À la fin du XIXe siècle, le fleuve gelé en hiver sur toute sa largeur force au chômage les débardeurs du port de Montréal. Cependant, des hommes s’activent au milieu de cette « banquise » d’eau douce.
Embâcle de glace
À la fin de XIXe siècle, aucun navire brise-glace ne peut ouvrir la navigation pendant l’hiver, c’est le chômage forcé pour les débardeurs du port. En février et mars, quand la glace est très épaisse, les marchands de glace envoient des journaliers tailler dans le fleuve de grands blocs d’eau gelée, à force de bras, de scies, de gaffes et de pinces.
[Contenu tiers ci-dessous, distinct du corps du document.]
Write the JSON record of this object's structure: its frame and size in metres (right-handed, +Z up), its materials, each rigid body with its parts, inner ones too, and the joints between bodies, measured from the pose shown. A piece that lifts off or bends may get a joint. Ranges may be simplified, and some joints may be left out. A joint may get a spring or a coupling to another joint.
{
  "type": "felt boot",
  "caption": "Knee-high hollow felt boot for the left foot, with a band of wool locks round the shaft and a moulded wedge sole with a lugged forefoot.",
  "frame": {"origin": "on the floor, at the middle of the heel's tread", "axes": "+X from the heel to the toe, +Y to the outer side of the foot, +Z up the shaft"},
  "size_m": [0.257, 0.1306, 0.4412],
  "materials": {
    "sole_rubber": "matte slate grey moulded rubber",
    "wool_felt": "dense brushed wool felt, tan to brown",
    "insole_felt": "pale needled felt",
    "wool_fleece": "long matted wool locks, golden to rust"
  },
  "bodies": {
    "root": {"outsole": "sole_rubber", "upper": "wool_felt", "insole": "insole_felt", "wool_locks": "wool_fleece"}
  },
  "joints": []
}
On transporte par traîneaux ces morceaux de glace, pouvant aller jusqu’à 800 livres, dans de vastes entrepôts où ils sont isolés par du bran de scie. Ils sont découpés et vendus aux commerçants et aux particuliers par des colporteurs. Ce métier traditionnel disparaît dans les années 1950 et 1960 lorsque le réfrigérateur, commercialisé à partir des années 1920, devient plus accessible.
Pont de fer, pont de glace
Coupe de la glace - carte postale
Pour certains, c’est insuffisant. De 1880 à 1883, pour ne pas payer au Grand Tronc les onéreux droits de passage sur le pont Victoria, l’homme d’affaire Louis-Adélard Sénécal fait construire un service de chemin de fer régulier entre Hochelaga et Longueuil… sur la glace! En 1897, le pont Victoria est doté d’une structure métallique, de deux voies ferrées et de voies carrossables, c’est ainsi que nous le connaissons aujourd’hui.
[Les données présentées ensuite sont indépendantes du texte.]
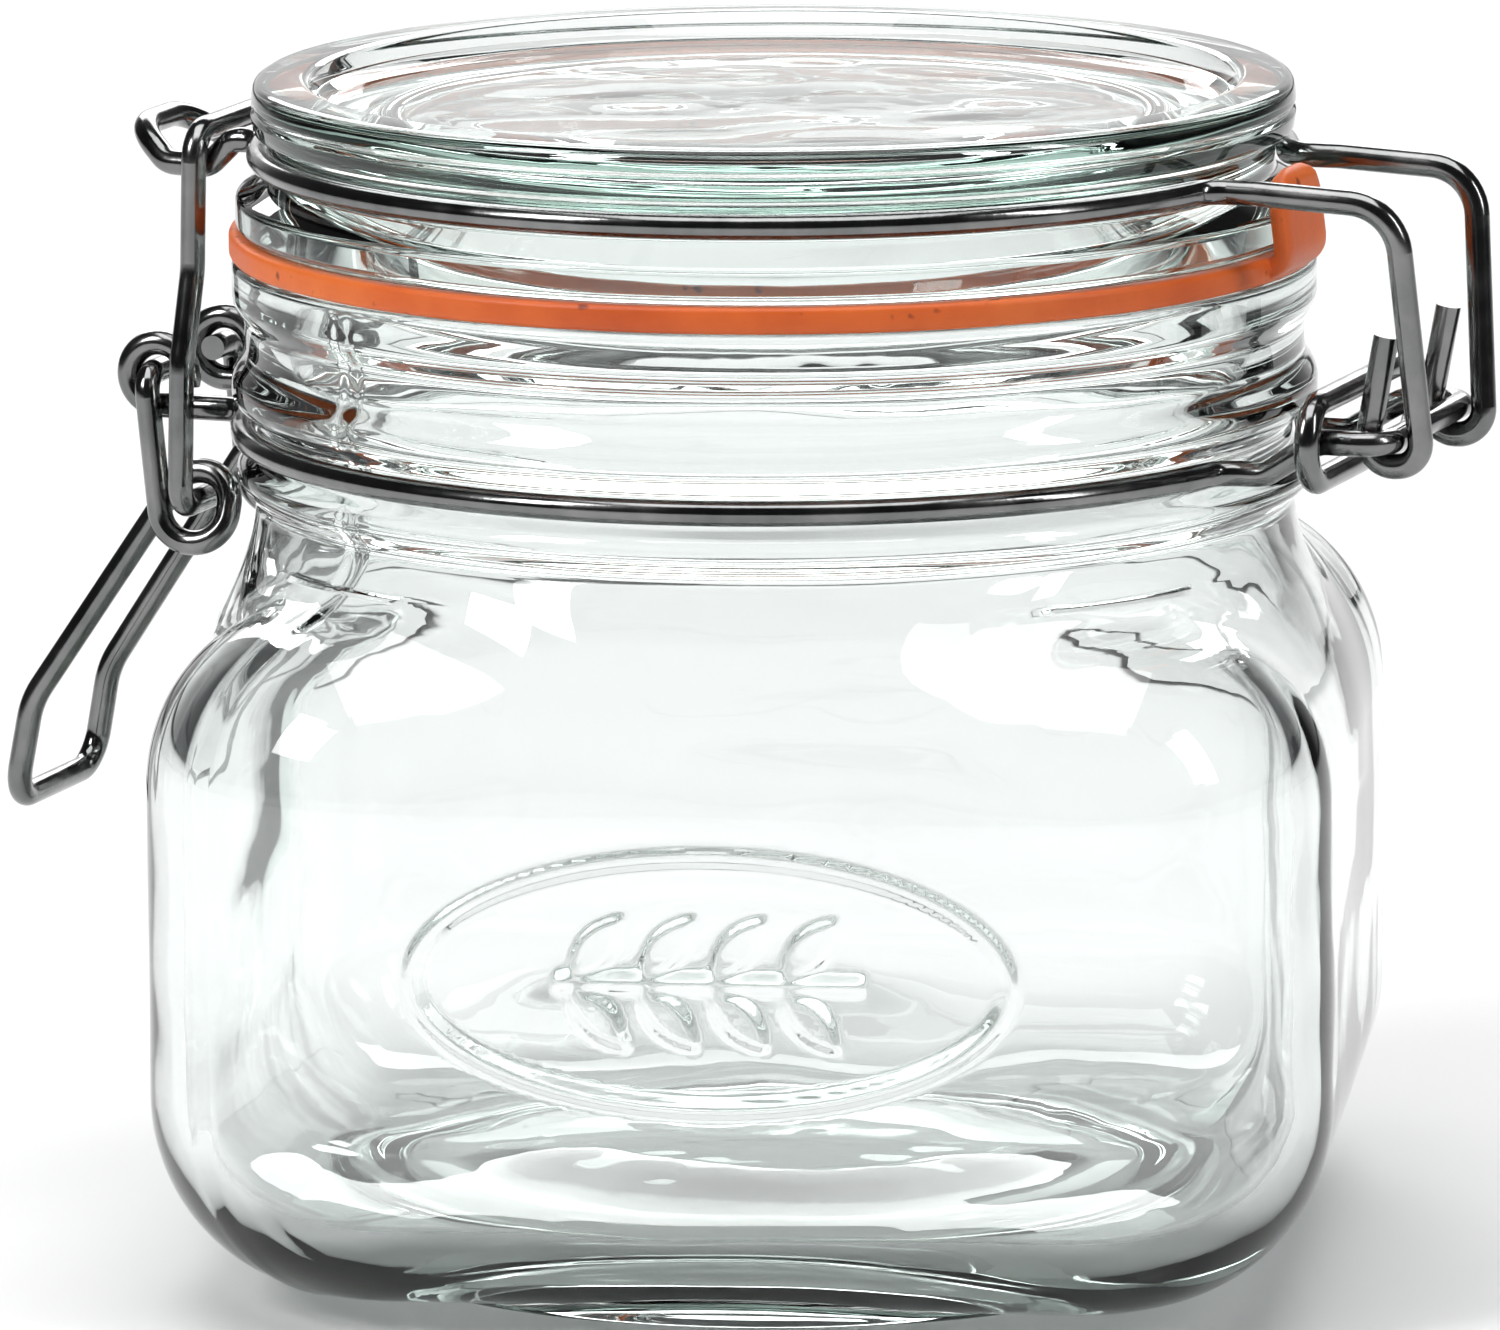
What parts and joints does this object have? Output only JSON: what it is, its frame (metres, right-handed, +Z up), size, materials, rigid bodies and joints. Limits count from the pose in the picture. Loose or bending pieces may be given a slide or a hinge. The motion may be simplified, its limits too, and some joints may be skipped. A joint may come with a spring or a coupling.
{
  "type": "bail clamp jar",
  "caption": "Square glass preserving jar with a round neck, a hinged glass lid on a rubber seal, and a wire bail clamp whose lever pulls the lid down.",
  "frame": {"origin": "centre of the foot ring, on the plane that the jar stands on", "axes": "+Z up the jar; +X towards the lid's hinge, so the clamp is at -X; every pivot runs along Y; the square glass body is turned 13.5 degrees about Z from these axes"},
  "size_m": [0.1325, 0.114, 0.1026],
  "materials": {
    "jar_glass": "clear moulded soda-lime glass, faintly green in its thick edges",
    "lid_glass": "clear pressed soda-lime glass",
    "seal_rubber": "matt orange natural rubber",
    "wire": "bright drawn steel wire"
  },
  "bodies": {
    "jar": {"glass_jar": "jar_glass", "neck_ring": "wire", "neck_ring_tie": "wire"},
    "lid": {"glass_lid": "lid_glass", "lid_ring": "wire", "rubber_seal": "seal_rubber"},
    "lever": {"lever": "wire"},
    "link": {"link_bail": "wire"}
  },
  "joints": [
    {"name": "lid_hinge", "type": "hinge", "parent": "jar", "child": "lid", "pos_m": [0.0594, 0, 0.075], "axis": [0, 1, 0], "range_deg": [0, 180]},
    {"name": "lever_pivot", "type": "hinge", "parent": "jar", "child": "lever", "pos_m": [-0.055, 0, 0.07495], "axis": [0, 1, 0], "range_deg": [0, 110]},
    {"name": "link_pivot", "type": "hinge", "parent": "lever", "child": "link", "pos_m": [-0.0508, 0, 0.0638], "axis": [0, 1, 0], "range_deg": [-88, 0]}
  ],
  "couplings": [
    {"joint": "link_pivot", "follows": "lever_pivot", "ratio": -0.8}
  ]
}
Cet article est paru dans la chronique « Montréal, retour sur l’image », dans le Journal de Montréal en 2013 et dans le livre Promenades historiques à Montréal, sous la direction de Jean-François Leclerc, les Éditions du Journal, 2016, 240 pages.
Les hommes emmitouflés dans leurs capots de laine, sur la carte postale, sont probablement des journaliers. Ils ne savent pas s’ils trouveront un employeur le lendemain. À Montréal, à la fin du XIXe siècle, la compétition est forte, car des milliers d’immigrants et de gens des campagnes arrivent en ville chaque année. Pendant la belle saison, certains de ces hommes sont peut-être débardeurs ou charpentiers. L’hiver venu, ils deviennent chômeurs, sans aucun soutien public, sinon la charité. Si leur épouse et leurs enfants ne travaillent pas à la manufacture, la situation familiale est précaire. Avec six à neuf dollars par semaine, soit 18 sous de l’heure et un maximum de 350 dollars par année, il leur faudra deux heures de travail pour payer une livre de beurre qui coûte 35 cents en 1892! Une fois payés leur mauvais logement, leurs vêtements usagés, la farine, le sucre, le lard, les pommes de terre et la mélasse de leur menu quotidien, il ne reste presque rien. Pour autant que la Providence leur épargne la maladie et que la cigogne ne leur apporte pas de nouvelles bouches à nourrir!